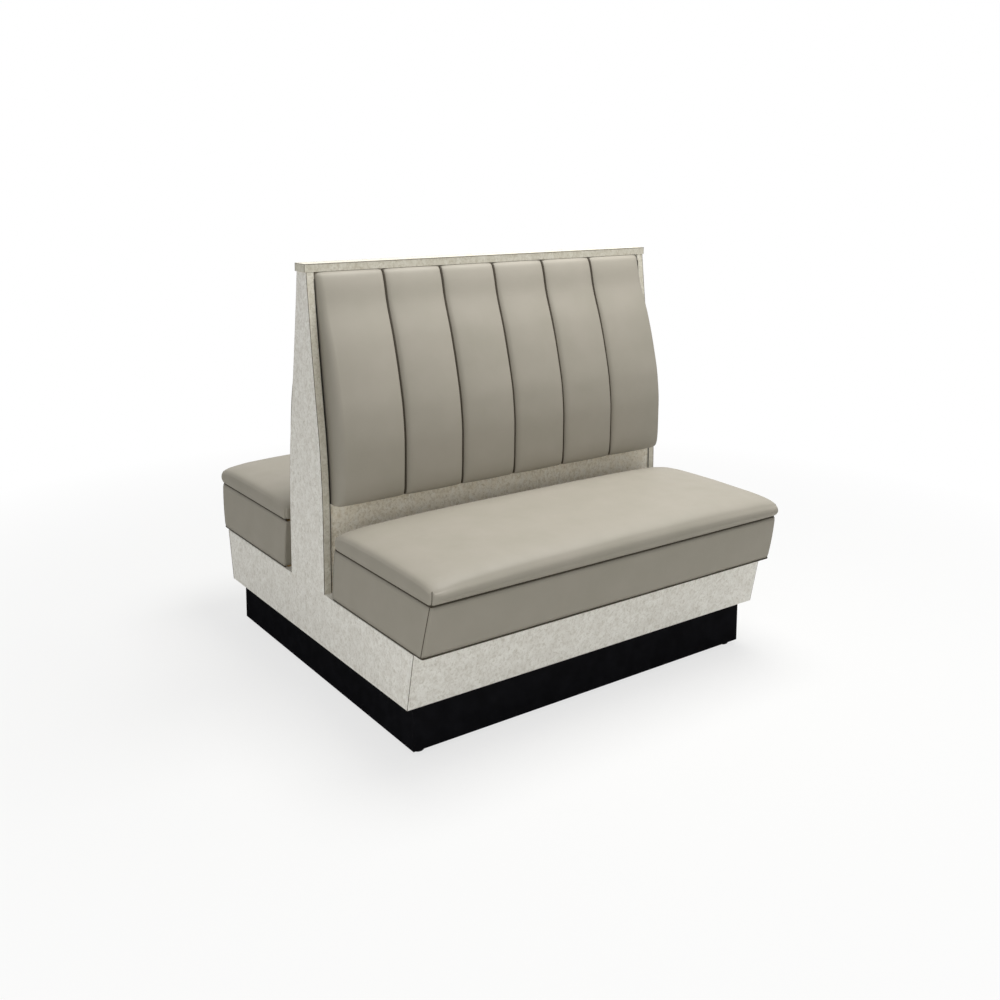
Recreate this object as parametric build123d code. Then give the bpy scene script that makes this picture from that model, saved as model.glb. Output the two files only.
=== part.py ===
from build123d import *
import os

# Double restaurant booth: two upholstered seats, back to back, on one plinth.
# X runs along the booth, the front seat faces -Y and +Z is up. The origin is
# on the floor under the middle. All lengths are in millimetres.

# Heights, from the floor up
glide_height = 12.0
plinth_height = 113.0
base_height = 137.0
seat_box_height = 122.0
seat_crown_height = 67.0
pad_bottom_rise = 224.0
column_height = 785.0
column_straight_rise = 168.0
column_waist_rise = 428.0
cap_thickness = 20.0

# Lengths along X
booth_length = 1092.0
cap_overhang = 4.0
plinth_end_inset = 27.0
seat_box_end_lean = 7.0

# Depths along Y
cap_depth = 52.0
plinth_side_inset = 20.0
base_bottom_depth = 968.0
base_top_depth = 1024.0
seat_inner_offset = 138.0
seat_box_bottom_reach = 543.0
seat_box_top_reach = 570.0
column_foot_half_width = 92.0
column_waist_half_width = 72.0
column_head_half_width = 25.0

# Sheet and board stock
laminate_thickness = 1.2
panel_board = 19.0
toe_board = 15.0
ply_board = 12.0
crumb_board = 15.0
backer_board = 6.0
rib_board = 18.0
box_board = 19.0
platform_board = 15.0
cleat_size = 19.0
top_rail_height = 45.0

# Clearances
soft_gap = 0.3
panel_gap = 0.8
pad_side_gap = 3.0
deck_side_gap = 4.0
deck_front_gap = 6.0

# Upholstery
wrap_padding = 4.0
wrap_end_padding = 11.0
piping_diameter = 5.0
welt_diameter = 5.0
pad_setback = 12.0
pad_skin = 16.0
pad_top_gap = 1.0
pad_fullest_reach = 152.0
channel_crown = 9.0
cushion_skin = 26.0
cushion_bulge = 19.0
insulator_thickness = 2.0

# Seat deck
deck_rail_width = 19.0
deck_rail_height = 44.0
spring_count = 8
spring_wire = 3.8
spring_loop_width = 42.0
spring_pitch = 24.0
clip_thickness = 0.8
clip_length = 12.0
clip_width = 9.0

# Levelling glides
tee_flange_margin = 2.5
glide_pad_radius = 15.0
glide_pad_height = 9.0
glide_pad_chamfer = 1.5
stud_radius = 4.0
stud_length = 44.0
stud_floor = 3.0
thread_gap = 0.06
stud_passage_gap = 1.0
hex_across_flats = 12.7
hex_height = 2.4
tee_flange_radius = 9.5
tee_flange_thickness = 1.2
tee_barrel_radius = 5.2
tee_barrel_length = 11.0
block_size = 44.0
block_height = 60.0

# Screws and brackets
screw_head_radius = 4.0
screw_head_height = 2.6
screw_shank_radius = 2.0
screw_length = 38.0
screw_inset = 70.0
bracket_leg = 40.0
bracket_width = 16.0
bracket_thickness = 2.0

# Places of inner boards and screws, as shares of the clear half length
stretcher_place_shares = (-0.34, 0.34)
bearer_place_shares = (-0.66, 0.0, 0.66)
rib_place_shares = (-0.33, 0.33)
plinth_screw_place_shares = (-0.8, 0.0, 0.8)

# Seams of the six channels and both ends of the pad, as shares of half its length
channel_seam_shares = (-1.0, -0.644, -0.3175, 0.0, 0.3175, 0.644, 1.0)

# Front of the back pad: how far up each level is, how far it reaches before
# the booth's middle plane, and how strongly the channels swell there
pad_rise_shares = (0.0, 0.02, 0.1, 0.24, 0.38, 0.54, 0.7, 0.85, 1.0)
pad_reach_shares = (0.83, 0.94, 0.995, 1.0, 0.955, 0.82, 0.636, 0.405, 0.22)
pad_crown_shares = (0.25, 0.7, 1.0, 1.0, 1.0, 0.95, 0.85, 0.6, 0.25)
foam_rise_shares = (0.04, 0.24, 0.38, 0.54, 0.7, 0.9)
foam_reach_shares = (0.995, 1.0, 0.955, 0.82, 0.636, 0.345)

# Seat cushion: stations along half its length with their height and bulge,
# then the points of each slice, in shares of its depth, height and bulge
station_place_shares = (0.0, 0.5, 0.84, 0.95, 1.0)
station_height_shares = (1.0, 0.98, 0.9, 0.78, 0.54)
station_bulge_shares = (0.8, 0.85, 1.0, 0.9, 0.3)
waist_rise_share = 0.32
temple_rise_share = 0.58
temple_bulge_share = 0.62
turn_rise_share = 0.78
shoulder_rise_share = 0.9
front_turn_share = 0.015
front_shoulder_share = 0.085
rear_turn_share = 0.025
rear_shoulder_share = 0.11

# Levels and faces that several pieces share
base_bottom = glide_height + plinth_height
panel_top = base_bottom + ply_board
base_top = base_bottom + base_height
shelf_bottom = base_top - ply_board
platform_top = base_top + platform_board
box_top = base_top + seat_box_height
pad_bottom = base_top + pad_bottom_rise
crumb_top = pad_bottom - soft_gap
column_top = base_top + column_height
pad_top = column_top - pad_top_gap
cushion_bottom = box_top + welt_diameter + 2 * soft_gap
insulator_bottom = cushion_bottom - insulator_thickness
clip_height = spring_wire + 2 * clip_thickness
deck_top = insulator_bottom - soft_gap - clip_height
deck_bottom = deck_top - deck_rail_height

half_length = booth_length / 2
end_panel_thickness = panel_board + laminate_thickness
inner_half_length = half_length - end_panel_thickness
clear_half_length = inner_half_length - panel_gap
plinth_half_length = half_length - plinth_end_inset
plinth_half_depth = base_bottom_depth / 2 - plinth_side_inset
plinth_inner_reach = plinth_half_depth - toe_board
crumb_face = column_foot_half_width - pad_side_gap - laminate_thickness
crumb_front = crumb_face - laminate_thickness
crumb_back = crumb_front - crumb_board
box_half_length = half_length - wrap_end_padding
box_inner_half_length = box_half_length - box_board
box_inset = wrap_padding + box_board
pad_half_length = inner_half_length - pad_side_gap
deck_half_length = box_inner_half_length - deck_side_gap
deck_near = seat_inner_offset + box_board + deck_side_gap
glide_inset = toe_board + tee_flange_radius + tee_flange_margin


# Small geometry helpers
def between(low, high, share):
    return low + (high - low) * share


def mirrored(shape):
    return mirror(shape, about=Plane.XZ)


def block(low_x, high_x, low_y, high_y, low_z, high_z):
    size = Vector(high_x - low_x, high_y - low_y, high_z - low_z)
    middle = Vector(low_x + high_x, low_y + high_y, low_z + high_z) / 2
    return Pos(middle) * Box(size.X, size.Y, size.Z)


def side_polygon(points):
    return Face(Wire.make_polygon([Vector(0, y, z) for y, z in points], close=True))


def side_slab(face, low_x, high_x):
    # A face drawn in Y and Z, thickened along X.
    return Pos(low_x, 0, 0) * extrude(face, amount=high_x - low_x, dir=(1, 0, 0))


def fascia_reach(z):
    share = (z - base_bottom) / base_height
    return between(base_bottom_depth, base_top_depth, share) / 2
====
From the very first line of the data through the line with "column_head_half_width = 25.0" in it, please reproduce each line exactly and output nothing more.

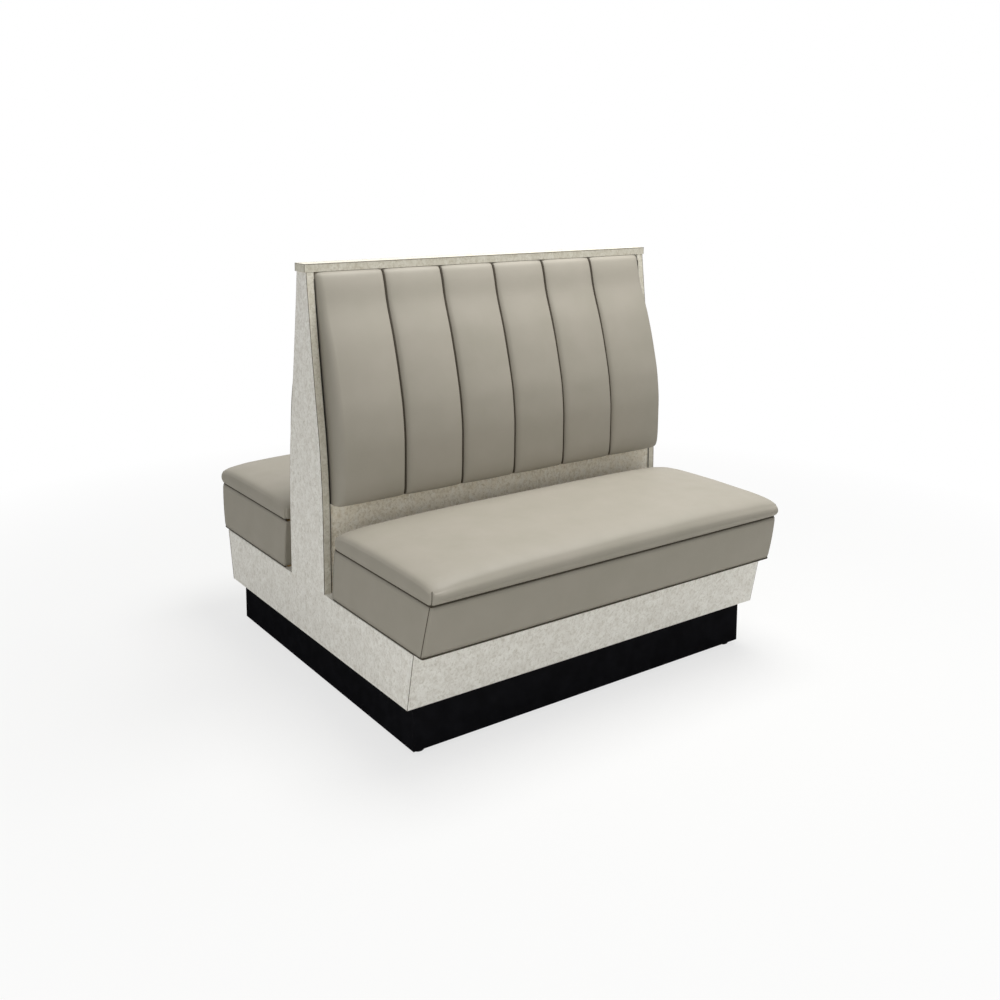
Recreate this object as parametric build123d code. Then give the bpy scene script that makes this picture from that model, saved as model.glb. Output the two files only.
=== part.py ===
from build123d import *
import os

# Double restaurant booth: two upholstered seats, back to back, on one plinth.
# X runs along the booth, the front seat faces -Y and +Z is up. The origin is
# on the floor under the middle. All lengths are in millimetres.

# Heights, from the floor up
glide_height = 12.0
plinth_height = 113.0
base_height = 137.0
seat_box_height = 122.0
seat_crown_height = 67.0
pad_bottom_rise = 224.0
column_height = 785.0
column_straight_rise = 168.0
column_waist_rise = 428.0
cap_thickness = 20.0

# Lengths along X
booth_length = 1092.0
cap_overhang = 4.0
plinth_end_inset = 27.0
seat_box_end_lean = 7.0

# Depths along Y
cap_depth = 52.0
plinth_side_inset = 20.0
base_bottom_depth = 968.0
base_top_depth = 1024.0
seat_inner_offset = 138.0
seat_box_bottom_reach = 543.0
seat_box_top_reach = 570.0
column_foot_half_width = 92.0
column_waist_half_width = 72.0
column_head_half_width = 25.0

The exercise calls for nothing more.